THE PROBLEM — Exactly repeat the line that contains "over the origin", then every line after it up to and including the final line.

— Start of SOURCE EXCERPT —

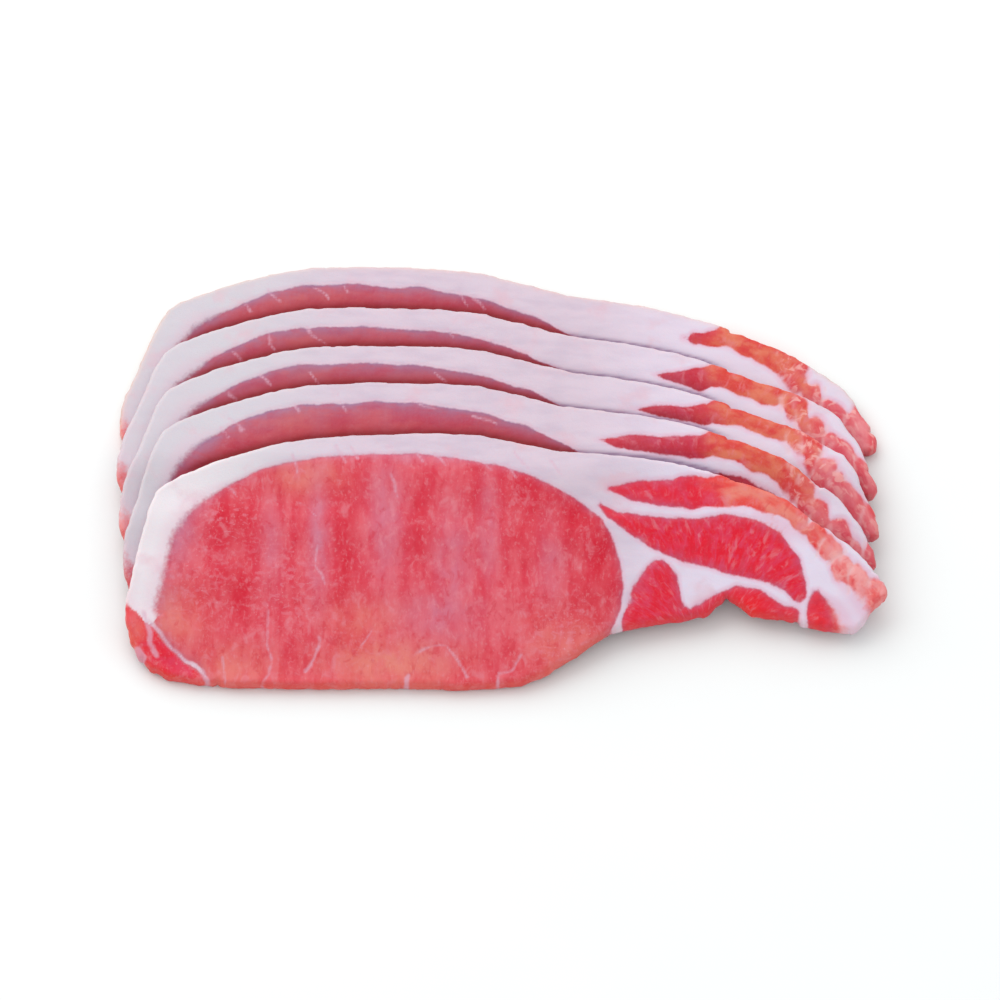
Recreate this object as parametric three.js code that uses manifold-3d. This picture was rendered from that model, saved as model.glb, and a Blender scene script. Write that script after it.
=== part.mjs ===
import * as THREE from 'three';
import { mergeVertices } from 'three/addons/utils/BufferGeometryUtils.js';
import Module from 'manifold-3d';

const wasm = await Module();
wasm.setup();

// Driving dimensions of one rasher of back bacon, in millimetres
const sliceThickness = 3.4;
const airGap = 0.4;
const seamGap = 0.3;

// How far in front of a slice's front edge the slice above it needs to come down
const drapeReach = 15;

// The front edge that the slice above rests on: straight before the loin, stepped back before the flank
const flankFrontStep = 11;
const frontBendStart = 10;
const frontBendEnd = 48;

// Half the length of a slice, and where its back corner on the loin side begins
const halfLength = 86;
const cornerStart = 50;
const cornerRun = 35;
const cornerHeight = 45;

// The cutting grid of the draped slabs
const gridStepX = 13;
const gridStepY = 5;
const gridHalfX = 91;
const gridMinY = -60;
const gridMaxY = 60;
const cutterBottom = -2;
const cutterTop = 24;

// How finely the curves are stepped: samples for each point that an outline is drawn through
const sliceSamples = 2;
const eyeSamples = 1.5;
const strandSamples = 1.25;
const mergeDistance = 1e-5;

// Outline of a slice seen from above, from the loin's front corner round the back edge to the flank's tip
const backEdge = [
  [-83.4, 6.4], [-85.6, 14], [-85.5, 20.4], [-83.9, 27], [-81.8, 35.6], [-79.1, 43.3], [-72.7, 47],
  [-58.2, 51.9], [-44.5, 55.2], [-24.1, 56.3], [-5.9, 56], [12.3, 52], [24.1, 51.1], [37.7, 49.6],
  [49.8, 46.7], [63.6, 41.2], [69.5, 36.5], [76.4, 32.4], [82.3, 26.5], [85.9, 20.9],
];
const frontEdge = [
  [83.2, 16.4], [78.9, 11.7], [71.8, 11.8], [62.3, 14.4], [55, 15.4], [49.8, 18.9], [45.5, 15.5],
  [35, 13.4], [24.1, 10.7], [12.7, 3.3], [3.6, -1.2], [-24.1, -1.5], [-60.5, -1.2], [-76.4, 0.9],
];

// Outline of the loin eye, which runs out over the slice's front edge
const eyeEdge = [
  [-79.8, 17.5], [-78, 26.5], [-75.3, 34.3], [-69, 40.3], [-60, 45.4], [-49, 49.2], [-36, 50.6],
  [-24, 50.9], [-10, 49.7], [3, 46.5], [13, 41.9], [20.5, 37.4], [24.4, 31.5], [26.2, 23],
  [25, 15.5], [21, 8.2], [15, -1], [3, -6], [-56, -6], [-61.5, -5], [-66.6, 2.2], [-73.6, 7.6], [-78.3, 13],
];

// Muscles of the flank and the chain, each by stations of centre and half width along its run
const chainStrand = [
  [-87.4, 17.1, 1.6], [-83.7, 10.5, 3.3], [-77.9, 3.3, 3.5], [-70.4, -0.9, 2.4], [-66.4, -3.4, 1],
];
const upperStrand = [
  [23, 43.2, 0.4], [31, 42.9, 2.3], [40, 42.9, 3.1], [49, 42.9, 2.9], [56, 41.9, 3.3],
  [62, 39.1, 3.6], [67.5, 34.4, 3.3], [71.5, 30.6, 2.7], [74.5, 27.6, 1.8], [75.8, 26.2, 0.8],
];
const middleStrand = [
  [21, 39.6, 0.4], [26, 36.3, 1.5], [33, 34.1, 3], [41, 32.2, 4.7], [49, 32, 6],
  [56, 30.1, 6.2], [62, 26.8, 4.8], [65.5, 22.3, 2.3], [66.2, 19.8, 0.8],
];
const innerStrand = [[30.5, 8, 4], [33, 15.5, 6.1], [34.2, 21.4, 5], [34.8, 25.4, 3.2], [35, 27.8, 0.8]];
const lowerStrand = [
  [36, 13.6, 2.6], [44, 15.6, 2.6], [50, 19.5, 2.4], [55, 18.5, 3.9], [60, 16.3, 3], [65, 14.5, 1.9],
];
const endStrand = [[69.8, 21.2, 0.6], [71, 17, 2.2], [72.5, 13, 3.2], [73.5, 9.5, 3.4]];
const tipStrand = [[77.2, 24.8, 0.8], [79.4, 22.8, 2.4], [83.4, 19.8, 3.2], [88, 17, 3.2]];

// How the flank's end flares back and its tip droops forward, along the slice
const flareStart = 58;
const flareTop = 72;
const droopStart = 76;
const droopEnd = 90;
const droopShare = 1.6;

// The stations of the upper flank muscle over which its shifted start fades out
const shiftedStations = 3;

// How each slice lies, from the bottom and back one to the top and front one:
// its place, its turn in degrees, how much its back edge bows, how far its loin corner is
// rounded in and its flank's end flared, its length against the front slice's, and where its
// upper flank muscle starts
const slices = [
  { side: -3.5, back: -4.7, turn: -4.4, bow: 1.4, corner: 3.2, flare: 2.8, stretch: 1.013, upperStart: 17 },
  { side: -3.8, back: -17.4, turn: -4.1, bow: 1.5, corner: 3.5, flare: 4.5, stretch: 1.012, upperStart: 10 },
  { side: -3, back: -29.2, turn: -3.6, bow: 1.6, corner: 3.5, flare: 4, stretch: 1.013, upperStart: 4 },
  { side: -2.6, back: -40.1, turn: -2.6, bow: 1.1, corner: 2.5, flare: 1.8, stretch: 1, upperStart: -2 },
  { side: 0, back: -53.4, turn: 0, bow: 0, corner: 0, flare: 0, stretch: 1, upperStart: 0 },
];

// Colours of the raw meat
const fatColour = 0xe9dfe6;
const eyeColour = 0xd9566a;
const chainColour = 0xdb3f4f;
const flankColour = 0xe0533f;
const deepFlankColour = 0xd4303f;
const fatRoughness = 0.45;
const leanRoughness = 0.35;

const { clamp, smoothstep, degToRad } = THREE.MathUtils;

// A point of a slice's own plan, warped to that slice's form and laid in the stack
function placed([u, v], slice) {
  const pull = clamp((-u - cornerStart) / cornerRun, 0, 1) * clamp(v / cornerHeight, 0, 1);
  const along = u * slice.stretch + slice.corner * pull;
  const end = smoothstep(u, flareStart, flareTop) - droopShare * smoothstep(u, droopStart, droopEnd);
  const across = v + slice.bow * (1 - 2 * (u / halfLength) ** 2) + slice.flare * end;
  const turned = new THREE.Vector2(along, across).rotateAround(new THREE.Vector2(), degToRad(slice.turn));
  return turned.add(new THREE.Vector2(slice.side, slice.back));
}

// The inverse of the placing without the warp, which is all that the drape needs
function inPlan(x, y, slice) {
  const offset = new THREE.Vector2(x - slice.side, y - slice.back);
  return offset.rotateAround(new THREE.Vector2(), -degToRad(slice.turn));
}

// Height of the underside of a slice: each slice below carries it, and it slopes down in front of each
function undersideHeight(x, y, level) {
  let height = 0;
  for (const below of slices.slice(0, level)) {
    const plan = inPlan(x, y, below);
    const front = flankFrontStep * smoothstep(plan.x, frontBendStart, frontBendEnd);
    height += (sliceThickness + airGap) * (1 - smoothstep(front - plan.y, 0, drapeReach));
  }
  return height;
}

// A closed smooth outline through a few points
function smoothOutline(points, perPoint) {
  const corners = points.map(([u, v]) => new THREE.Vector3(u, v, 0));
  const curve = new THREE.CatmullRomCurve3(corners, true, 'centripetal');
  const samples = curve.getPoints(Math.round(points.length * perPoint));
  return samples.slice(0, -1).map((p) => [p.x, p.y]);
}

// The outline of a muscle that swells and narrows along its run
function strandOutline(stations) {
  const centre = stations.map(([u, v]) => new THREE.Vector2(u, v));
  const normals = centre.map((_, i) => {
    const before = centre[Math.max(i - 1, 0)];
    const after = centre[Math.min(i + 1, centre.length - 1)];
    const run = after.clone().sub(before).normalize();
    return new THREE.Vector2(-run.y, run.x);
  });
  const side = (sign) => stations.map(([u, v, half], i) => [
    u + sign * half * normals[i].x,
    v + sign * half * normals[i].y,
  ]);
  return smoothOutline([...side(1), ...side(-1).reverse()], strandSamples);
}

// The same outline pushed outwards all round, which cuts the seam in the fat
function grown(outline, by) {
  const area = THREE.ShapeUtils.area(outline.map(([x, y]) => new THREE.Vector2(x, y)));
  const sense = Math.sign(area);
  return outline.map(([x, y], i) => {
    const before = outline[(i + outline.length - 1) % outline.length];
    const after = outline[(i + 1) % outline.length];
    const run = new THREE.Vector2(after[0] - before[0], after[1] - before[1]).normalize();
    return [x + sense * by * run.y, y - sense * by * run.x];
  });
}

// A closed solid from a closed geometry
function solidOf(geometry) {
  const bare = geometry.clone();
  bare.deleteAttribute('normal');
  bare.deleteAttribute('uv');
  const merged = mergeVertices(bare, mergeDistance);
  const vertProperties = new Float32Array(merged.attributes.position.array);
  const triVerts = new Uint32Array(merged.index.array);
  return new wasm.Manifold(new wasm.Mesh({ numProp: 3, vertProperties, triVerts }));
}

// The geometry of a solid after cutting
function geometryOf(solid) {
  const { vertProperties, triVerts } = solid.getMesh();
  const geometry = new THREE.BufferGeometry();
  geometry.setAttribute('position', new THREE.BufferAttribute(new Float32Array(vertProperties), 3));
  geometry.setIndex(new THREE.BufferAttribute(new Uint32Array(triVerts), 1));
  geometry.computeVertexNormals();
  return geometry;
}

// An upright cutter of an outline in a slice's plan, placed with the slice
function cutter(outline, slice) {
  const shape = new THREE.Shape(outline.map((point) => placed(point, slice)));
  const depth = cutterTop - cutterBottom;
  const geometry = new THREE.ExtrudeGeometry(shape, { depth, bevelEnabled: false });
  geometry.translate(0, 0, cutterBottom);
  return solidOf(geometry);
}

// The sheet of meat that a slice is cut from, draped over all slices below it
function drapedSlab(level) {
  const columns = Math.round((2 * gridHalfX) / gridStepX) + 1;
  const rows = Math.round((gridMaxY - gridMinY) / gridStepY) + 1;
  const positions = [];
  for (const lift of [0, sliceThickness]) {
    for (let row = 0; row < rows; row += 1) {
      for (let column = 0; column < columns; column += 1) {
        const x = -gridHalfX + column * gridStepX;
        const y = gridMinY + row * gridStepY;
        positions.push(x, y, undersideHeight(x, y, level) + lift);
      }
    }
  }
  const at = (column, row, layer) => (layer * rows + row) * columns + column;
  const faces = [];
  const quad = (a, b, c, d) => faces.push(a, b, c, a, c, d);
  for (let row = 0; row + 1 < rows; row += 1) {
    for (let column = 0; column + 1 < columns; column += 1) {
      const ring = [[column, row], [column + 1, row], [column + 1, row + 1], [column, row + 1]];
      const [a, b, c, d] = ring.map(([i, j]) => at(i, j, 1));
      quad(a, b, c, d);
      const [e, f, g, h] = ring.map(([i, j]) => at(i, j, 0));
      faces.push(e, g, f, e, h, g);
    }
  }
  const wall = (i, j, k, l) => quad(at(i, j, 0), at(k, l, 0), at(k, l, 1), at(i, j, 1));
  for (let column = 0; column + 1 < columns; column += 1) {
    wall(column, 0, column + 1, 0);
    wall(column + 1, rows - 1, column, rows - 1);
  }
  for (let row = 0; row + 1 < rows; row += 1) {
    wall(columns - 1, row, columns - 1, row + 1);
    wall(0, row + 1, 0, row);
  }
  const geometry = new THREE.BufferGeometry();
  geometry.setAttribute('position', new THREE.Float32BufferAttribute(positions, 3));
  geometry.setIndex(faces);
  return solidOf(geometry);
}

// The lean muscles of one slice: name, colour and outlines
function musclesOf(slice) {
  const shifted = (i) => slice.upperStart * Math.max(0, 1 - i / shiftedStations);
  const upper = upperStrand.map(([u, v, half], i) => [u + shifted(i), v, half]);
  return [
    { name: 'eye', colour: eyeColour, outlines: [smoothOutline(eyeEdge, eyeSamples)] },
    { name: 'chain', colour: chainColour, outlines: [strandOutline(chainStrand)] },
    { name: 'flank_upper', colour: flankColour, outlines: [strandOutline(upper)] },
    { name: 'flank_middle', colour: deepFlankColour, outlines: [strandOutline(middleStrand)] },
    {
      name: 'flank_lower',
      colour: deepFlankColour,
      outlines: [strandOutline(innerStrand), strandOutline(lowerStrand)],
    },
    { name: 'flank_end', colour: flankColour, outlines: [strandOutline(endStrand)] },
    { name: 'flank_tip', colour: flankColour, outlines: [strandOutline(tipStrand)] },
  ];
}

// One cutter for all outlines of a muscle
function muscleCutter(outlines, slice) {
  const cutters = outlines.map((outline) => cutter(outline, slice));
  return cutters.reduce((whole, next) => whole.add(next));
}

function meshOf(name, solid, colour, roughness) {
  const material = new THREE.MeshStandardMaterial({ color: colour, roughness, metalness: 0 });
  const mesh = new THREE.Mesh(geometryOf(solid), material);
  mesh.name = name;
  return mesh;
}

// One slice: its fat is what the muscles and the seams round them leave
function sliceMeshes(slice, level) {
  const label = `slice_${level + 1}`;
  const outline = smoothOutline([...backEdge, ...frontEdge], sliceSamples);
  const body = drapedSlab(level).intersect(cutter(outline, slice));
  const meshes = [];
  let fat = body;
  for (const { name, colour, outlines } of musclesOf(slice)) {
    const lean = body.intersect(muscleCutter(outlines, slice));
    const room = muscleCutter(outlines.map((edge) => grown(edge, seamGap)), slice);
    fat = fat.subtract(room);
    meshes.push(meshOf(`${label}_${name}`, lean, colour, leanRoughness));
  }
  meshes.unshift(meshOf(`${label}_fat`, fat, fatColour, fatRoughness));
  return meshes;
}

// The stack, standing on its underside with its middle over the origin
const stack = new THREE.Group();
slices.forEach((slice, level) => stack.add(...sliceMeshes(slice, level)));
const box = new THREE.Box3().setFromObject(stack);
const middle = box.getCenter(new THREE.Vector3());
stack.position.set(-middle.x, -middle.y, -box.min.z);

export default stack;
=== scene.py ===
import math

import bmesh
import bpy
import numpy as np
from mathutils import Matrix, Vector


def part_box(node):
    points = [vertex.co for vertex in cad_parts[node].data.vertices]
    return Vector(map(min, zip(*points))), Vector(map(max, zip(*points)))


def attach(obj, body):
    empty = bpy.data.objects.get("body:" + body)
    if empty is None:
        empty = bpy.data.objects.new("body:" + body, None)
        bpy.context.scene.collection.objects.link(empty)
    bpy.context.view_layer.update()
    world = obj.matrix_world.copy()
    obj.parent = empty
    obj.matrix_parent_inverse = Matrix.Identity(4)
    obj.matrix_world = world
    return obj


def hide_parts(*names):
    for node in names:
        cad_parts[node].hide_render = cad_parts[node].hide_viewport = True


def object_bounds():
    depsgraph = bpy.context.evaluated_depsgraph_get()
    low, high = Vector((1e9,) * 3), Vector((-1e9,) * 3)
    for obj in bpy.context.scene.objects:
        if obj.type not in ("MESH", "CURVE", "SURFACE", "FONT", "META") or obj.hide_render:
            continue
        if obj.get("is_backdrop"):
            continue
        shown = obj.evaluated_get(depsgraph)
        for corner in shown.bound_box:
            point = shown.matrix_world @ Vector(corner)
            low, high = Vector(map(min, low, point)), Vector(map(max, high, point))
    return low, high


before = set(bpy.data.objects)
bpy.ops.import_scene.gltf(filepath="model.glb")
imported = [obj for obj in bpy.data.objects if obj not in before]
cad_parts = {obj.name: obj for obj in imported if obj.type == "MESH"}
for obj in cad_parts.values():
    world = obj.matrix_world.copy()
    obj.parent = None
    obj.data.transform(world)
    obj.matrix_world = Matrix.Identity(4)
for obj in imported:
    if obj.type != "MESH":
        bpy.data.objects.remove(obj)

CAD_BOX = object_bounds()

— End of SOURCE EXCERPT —

EXERCISE RESPONSE —
// The stack, standing on its underside with its middle over the origin
const stack = new THREE.Group();
slices.forEach((slice, level) => stack.add(...sliceMeshes(slice, level)));
const box = new THREE.Box3().setFromObject(stack);
const middle = box.getCenter(new THREE.Vector3());
stack.position.set(-middle.x, -middle.y, -box.min.z);

export default stack;
=== scene.py ===
import math

import bmesh
import bpy
import numpy as np
from mathutils import Matrix, Vector


def part_box(node):
    points = [vertex.co for vertex in cad_parts[node].data.vertices]
    return Vector(map(min, zip(*points))), Vector(map(max, zip(*points)))


def attach(obj, body):
    empty = bpy.data.objects.get("body:" + body)
    if empty is None:
        empty = bpy.data.objects.new("body:" + body, None)
        bpy.context.scene.collection.objects.link(empty)
    bpy.context.view_layer.update()
    world = obj.matrix_world.copy()
    obj.parent = empty
    obj.matrix_parent_inverse = Matrix.Identity(4)
    obj.matrix_world = world
    return obj


def hide_parts(*names):
    for node in names:
        cad_parts[node].hide_render = cad_parts[node].hide_viewport = True


def object_bounds():
    depsgraph = bpy.context.evaluated_depsgraph_get()
    low, high = Vector((1e9,) * 3), Vector((-1e9,) * 3)
    for obj in bpy.context.scene.objects:
        if obj.type not in ("MESH", "CURVE", "SURFACE", "FONT", "META") or obj.hide_render:
            continue
        if obj.get("is_backdrop"):
            continue
        shown = obj.evaluated_get(depsgraph)
        for corner in shown.bound_box:
            point = shown.matrix_world @ Vector(corner)
            low, high = Vector(map(min, low, point)), Vector(map(max, high, point))
    return low, high


before = set(bpy.data.objects)
bpy.ops.import_scene.gltf(filepath="model.glb")
imported = [obj for obj in bpy.data.objects if obj not in before]
cad_parts = {obj.name: obj for obj in imported if obj.type == "MESH"}
for obj in cad_parts.values():
    world = obj.matrix_world.copy()
    obj.parent = None
    obj.data.transform(world)
    obj.matrix_world = Matrix.Identity(4)
for obj in imported:
    if obj.type != "MESH":
        bpy.data.objects.remove(obj)

CAD_BOX = object_bounds()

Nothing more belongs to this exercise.